-- Begin RECORDS FOR THE EXERCISE --

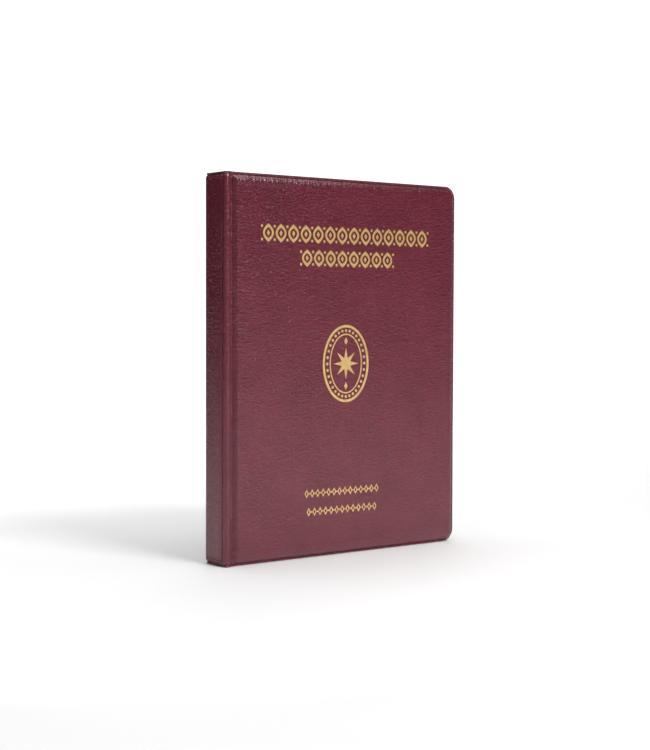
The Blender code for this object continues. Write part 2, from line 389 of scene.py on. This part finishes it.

-- End RECORDS FOR THE EXERCISE --
-- Begin RECORDS FOR THE EXERCISE --

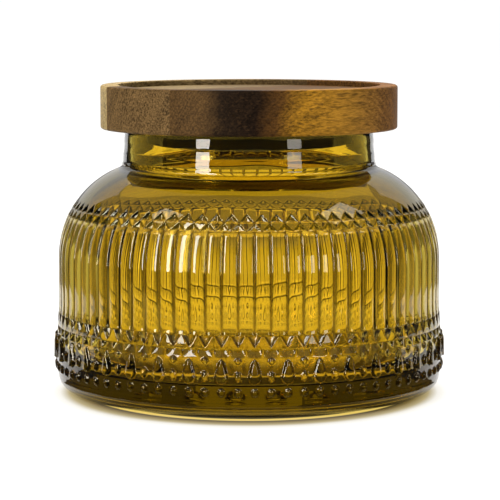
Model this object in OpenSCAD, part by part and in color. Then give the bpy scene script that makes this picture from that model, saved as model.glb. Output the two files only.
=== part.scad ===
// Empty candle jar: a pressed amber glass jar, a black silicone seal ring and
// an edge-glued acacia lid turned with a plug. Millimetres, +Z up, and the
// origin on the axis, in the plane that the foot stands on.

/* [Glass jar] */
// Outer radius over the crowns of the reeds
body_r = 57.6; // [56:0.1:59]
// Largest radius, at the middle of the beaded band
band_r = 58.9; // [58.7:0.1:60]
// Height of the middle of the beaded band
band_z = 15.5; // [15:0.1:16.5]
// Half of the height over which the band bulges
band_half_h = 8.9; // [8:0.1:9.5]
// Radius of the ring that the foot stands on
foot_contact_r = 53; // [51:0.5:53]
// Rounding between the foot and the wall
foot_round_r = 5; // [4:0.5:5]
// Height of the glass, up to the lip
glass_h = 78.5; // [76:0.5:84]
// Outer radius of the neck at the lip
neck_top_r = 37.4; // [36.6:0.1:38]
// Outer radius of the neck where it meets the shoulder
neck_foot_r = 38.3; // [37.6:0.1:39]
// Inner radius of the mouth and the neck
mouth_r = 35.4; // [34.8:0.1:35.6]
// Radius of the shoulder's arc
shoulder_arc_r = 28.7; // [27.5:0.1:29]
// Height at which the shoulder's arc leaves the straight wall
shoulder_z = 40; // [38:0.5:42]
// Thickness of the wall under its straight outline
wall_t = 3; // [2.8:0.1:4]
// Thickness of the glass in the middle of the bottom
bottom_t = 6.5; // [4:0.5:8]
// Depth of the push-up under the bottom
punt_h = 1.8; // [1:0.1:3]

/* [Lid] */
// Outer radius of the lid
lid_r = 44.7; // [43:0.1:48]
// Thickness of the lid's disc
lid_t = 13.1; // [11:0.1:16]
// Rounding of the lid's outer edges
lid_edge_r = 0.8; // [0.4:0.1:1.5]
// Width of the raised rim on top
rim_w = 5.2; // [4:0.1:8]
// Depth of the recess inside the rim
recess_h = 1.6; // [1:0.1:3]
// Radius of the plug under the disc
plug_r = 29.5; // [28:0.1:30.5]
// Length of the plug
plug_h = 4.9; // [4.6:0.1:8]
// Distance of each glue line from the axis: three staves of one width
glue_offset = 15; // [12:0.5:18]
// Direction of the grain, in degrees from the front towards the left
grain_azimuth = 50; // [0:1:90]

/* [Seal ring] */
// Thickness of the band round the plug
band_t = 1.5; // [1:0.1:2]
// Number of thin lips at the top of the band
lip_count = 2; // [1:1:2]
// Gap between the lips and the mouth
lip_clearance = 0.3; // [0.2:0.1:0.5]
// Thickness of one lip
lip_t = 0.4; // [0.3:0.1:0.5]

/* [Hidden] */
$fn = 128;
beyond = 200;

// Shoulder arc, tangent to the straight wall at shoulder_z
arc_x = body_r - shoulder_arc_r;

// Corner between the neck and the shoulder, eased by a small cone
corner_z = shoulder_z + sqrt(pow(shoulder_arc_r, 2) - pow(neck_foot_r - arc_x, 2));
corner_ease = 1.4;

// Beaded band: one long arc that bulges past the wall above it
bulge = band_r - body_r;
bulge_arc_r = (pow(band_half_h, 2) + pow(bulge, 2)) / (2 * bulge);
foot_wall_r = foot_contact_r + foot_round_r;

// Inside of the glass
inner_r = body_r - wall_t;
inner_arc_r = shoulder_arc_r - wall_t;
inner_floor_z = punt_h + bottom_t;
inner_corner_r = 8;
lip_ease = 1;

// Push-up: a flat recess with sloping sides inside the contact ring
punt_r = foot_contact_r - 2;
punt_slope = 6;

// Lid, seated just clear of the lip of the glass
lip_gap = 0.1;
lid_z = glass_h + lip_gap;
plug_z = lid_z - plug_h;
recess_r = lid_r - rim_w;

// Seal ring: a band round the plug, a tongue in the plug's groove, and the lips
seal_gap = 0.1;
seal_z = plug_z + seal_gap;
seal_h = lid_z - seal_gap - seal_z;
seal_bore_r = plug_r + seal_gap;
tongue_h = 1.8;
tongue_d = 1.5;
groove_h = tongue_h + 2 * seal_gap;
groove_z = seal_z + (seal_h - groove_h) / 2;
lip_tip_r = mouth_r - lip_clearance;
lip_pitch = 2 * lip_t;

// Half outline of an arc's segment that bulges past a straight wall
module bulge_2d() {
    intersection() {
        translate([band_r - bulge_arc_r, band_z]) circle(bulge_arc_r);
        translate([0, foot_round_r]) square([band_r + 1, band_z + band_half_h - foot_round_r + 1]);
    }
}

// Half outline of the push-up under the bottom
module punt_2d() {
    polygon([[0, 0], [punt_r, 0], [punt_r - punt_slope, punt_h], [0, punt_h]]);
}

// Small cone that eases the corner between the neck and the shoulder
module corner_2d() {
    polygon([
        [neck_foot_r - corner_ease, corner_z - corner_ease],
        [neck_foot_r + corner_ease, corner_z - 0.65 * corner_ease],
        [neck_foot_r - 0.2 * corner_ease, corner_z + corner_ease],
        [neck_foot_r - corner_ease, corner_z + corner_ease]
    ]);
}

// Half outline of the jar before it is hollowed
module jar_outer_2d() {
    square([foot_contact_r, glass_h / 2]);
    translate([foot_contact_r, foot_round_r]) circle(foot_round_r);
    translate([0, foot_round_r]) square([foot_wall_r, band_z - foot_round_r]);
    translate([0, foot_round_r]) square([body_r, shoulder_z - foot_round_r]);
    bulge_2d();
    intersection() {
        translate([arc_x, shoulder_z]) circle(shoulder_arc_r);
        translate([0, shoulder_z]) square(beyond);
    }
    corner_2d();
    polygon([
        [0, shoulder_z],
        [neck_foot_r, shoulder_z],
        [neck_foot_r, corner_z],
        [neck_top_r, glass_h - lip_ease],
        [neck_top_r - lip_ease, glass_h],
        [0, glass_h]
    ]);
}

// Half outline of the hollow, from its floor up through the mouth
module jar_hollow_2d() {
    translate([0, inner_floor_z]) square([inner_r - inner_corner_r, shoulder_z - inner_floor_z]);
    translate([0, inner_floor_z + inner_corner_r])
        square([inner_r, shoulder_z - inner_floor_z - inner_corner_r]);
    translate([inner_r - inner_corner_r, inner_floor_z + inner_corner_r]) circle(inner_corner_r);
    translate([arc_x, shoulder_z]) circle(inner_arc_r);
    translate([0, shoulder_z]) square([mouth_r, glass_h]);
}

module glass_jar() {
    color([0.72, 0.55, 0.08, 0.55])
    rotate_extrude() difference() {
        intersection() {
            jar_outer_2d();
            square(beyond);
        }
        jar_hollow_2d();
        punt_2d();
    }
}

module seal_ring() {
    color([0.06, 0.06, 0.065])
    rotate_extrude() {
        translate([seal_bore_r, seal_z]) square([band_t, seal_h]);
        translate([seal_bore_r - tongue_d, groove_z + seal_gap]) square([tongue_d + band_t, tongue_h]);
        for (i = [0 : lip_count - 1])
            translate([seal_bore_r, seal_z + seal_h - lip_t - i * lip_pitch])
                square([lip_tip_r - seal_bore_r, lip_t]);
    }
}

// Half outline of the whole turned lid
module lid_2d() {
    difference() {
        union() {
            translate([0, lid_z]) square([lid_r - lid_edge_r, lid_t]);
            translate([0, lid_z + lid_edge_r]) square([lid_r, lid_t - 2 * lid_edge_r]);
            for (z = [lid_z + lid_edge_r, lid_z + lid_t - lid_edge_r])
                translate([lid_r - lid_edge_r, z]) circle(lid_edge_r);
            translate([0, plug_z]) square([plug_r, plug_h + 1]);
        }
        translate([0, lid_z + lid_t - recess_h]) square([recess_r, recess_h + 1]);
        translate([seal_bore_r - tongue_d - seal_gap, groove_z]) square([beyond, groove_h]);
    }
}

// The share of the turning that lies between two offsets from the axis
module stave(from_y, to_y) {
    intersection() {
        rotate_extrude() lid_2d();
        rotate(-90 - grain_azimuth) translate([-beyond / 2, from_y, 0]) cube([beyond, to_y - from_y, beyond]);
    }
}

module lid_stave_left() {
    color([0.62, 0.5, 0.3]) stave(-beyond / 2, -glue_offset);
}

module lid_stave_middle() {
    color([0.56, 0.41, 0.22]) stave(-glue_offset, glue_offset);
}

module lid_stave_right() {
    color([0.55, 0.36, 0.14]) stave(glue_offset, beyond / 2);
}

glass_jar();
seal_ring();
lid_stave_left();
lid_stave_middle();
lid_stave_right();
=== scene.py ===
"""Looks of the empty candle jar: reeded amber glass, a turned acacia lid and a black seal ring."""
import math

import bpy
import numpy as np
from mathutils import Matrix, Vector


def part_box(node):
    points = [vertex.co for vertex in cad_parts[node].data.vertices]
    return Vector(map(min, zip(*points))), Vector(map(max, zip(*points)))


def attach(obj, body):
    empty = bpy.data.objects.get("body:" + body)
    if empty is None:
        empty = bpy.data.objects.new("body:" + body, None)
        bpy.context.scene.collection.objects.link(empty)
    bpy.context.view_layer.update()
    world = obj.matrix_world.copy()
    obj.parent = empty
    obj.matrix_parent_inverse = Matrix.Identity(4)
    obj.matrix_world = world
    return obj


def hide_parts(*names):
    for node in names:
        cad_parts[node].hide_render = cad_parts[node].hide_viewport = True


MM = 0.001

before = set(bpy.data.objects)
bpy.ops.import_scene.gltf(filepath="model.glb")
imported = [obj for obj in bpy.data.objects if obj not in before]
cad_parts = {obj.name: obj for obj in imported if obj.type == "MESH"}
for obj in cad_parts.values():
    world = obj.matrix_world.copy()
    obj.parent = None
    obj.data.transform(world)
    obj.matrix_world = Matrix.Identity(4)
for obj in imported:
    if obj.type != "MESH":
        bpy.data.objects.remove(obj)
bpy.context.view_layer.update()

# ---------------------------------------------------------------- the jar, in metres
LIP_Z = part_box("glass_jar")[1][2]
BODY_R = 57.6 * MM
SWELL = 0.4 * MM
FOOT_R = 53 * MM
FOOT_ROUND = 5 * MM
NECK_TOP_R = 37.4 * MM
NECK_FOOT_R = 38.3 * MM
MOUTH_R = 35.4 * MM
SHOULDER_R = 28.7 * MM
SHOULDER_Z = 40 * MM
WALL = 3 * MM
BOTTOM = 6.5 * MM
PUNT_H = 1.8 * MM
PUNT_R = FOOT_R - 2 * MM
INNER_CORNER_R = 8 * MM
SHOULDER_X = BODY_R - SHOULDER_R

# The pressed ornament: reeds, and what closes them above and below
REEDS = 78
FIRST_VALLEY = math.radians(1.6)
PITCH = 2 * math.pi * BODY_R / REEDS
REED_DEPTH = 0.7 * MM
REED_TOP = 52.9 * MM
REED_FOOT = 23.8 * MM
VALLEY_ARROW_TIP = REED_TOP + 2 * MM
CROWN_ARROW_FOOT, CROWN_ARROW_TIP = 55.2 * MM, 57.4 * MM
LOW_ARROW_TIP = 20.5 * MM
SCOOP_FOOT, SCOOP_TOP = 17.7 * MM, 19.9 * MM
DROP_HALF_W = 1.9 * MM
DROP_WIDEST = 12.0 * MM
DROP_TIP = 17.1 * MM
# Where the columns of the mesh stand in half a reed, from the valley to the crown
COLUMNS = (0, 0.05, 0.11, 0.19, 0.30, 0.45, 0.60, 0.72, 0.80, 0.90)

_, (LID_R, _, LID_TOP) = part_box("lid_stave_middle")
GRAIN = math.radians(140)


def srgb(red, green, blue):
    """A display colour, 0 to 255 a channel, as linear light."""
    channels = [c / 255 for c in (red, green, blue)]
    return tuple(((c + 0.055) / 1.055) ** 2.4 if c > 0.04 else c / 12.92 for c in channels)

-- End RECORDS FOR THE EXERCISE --
-- Begin RECORDS FOR THE EXERCISE --

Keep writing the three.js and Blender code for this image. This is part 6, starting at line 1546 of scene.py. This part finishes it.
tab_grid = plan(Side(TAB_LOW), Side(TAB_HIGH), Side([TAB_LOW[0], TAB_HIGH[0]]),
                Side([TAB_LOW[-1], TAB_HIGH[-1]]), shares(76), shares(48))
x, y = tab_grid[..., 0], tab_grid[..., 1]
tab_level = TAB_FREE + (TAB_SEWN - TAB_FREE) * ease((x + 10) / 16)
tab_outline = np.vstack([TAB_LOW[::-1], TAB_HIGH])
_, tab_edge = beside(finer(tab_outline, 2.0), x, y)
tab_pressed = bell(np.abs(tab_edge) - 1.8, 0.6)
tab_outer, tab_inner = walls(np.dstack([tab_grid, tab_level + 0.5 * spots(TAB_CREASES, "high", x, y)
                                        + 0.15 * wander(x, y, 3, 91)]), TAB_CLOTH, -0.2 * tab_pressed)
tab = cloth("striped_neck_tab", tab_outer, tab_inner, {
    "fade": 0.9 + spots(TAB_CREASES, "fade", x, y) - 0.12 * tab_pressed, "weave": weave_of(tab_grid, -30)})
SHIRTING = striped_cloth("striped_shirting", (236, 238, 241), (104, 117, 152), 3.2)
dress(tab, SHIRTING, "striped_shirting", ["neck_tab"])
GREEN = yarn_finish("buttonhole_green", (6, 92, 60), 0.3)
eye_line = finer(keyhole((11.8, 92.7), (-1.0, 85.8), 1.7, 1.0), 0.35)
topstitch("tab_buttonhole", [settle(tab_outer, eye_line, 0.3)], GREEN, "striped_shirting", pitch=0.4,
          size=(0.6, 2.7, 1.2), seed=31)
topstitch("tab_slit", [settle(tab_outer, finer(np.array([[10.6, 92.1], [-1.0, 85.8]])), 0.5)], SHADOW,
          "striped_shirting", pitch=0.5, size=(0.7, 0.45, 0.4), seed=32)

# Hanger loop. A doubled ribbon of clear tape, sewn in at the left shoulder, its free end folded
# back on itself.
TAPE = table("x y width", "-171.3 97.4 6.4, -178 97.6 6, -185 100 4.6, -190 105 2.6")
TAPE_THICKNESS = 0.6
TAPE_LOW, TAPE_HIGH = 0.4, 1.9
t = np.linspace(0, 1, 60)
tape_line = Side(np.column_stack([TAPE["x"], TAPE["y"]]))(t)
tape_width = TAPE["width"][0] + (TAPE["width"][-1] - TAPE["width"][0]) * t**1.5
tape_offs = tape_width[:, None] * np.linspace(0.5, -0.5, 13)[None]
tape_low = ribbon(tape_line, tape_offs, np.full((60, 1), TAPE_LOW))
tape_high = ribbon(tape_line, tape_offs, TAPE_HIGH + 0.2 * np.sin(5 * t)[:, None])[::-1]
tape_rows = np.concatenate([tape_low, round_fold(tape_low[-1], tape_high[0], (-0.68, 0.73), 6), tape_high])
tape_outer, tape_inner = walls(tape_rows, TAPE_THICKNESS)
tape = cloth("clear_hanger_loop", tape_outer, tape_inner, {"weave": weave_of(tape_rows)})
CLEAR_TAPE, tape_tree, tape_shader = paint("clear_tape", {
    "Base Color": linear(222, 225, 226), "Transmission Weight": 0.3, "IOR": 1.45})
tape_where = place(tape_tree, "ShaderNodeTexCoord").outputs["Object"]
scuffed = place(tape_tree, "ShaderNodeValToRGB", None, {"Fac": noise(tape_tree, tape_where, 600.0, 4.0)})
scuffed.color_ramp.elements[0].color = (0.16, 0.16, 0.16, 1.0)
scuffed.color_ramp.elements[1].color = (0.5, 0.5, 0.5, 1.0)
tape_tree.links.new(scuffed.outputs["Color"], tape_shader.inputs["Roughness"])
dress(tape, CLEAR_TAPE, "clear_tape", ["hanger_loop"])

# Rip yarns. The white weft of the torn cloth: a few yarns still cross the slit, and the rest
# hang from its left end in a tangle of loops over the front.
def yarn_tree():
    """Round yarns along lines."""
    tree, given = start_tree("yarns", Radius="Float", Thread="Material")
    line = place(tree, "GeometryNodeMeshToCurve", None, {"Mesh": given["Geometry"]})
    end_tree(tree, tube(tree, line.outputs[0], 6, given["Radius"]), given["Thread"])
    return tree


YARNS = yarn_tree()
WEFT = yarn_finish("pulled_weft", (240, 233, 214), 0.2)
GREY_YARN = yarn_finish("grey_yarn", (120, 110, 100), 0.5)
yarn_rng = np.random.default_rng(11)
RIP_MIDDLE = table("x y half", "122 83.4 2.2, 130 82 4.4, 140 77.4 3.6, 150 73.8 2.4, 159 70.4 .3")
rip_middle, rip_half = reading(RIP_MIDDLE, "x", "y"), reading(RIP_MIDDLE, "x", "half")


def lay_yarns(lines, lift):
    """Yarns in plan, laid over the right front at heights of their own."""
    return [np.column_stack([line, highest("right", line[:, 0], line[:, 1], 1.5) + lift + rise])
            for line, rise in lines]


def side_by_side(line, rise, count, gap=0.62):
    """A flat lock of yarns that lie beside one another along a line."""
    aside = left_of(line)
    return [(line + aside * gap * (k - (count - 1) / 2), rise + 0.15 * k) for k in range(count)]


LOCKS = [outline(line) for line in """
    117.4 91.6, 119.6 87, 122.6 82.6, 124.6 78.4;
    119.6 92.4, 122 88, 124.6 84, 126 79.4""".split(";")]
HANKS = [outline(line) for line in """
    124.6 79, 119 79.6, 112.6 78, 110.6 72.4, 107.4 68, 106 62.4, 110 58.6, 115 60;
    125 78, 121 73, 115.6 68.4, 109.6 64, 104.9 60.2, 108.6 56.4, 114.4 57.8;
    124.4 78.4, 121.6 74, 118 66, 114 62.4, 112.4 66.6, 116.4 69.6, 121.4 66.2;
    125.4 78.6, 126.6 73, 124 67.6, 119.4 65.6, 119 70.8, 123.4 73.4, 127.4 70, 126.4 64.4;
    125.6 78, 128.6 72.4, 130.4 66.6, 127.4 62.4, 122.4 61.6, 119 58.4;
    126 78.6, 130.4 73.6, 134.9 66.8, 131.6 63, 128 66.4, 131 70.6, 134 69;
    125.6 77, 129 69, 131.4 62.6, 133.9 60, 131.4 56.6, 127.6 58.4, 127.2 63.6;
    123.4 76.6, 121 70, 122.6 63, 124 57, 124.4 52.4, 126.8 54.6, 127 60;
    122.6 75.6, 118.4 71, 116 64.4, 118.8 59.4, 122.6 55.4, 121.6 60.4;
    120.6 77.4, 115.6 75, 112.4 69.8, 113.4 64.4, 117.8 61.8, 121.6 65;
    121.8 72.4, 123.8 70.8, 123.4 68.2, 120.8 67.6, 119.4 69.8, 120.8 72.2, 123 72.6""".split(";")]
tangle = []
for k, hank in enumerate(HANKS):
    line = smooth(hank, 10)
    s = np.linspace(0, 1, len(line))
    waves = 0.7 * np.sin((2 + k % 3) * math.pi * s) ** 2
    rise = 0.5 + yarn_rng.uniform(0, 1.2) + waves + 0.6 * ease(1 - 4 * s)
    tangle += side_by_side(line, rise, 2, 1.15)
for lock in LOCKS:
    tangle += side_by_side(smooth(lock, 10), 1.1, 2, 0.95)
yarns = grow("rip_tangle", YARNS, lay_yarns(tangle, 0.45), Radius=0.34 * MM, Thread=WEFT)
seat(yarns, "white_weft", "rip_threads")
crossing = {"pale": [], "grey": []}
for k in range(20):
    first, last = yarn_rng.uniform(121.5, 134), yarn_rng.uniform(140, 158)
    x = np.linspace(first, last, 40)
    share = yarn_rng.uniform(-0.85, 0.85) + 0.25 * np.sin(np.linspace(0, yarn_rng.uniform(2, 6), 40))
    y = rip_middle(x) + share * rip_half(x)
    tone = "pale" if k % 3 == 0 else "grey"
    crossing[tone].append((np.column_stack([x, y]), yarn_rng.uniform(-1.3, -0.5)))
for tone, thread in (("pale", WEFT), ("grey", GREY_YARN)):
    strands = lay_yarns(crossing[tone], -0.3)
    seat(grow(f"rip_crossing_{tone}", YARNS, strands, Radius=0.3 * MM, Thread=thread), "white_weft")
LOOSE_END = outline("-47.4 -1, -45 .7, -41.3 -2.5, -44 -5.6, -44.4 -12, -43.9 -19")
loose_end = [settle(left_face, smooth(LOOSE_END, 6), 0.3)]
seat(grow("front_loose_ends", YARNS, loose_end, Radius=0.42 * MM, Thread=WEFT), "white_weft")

-- End RECORDS FOR THE EXERCISE --

EXERCISE DETAILS :: As listed above, the lines from the line with "offsets from the axis" to the line with "if empty is" are to be echoed exactly, with both ends included and nothing added.

EXPECTED ANSWER ::
// The share of the turning that lies between two offsets from the axis
module stave(from_y, to_y) {
    intersection() {
        rotate_extrude() lid_2d();
        rotate(-90 - grain_azimuth) translate([-beyond / 2, from_y, 0]) cube([beyond, to_y - from_y, beyond]);
    }
}

module lid_stave_left() {
    color([0.62, 0.5, 0.3]) stave(-beyond / 2, -glue_offset);
}

module lid_stave_middle() {
    color([0.56, 0.41, 0.22]) stave(-glue_offset, glue_offset);
}

module lid_stave_right() {
    color([0.55, 0.36, 0.14]) stave(glue_offset, beyond / 2);
}

glass_jar();
seal_ring();
lid_stave_left();
lid_stave_middle();
lid_stave_right();
=== scene.py ===
"""Looks of the empty candle jar: reeded amber glass, a turned acacia lid and a black seal ring."""
import math

import bpy
import numpy as np
from mathutils import Matrix, Vector


def part_box(node):
    points = [vertex.co for vertex in cad_parts[node].data.vertices]
    return Vector(map(min, zip(*points))), Vector(map(max, zip(*points)))


def attach(obj, body):
    empty = bpy.data.objects.get("body:" + body)
    if empty is None:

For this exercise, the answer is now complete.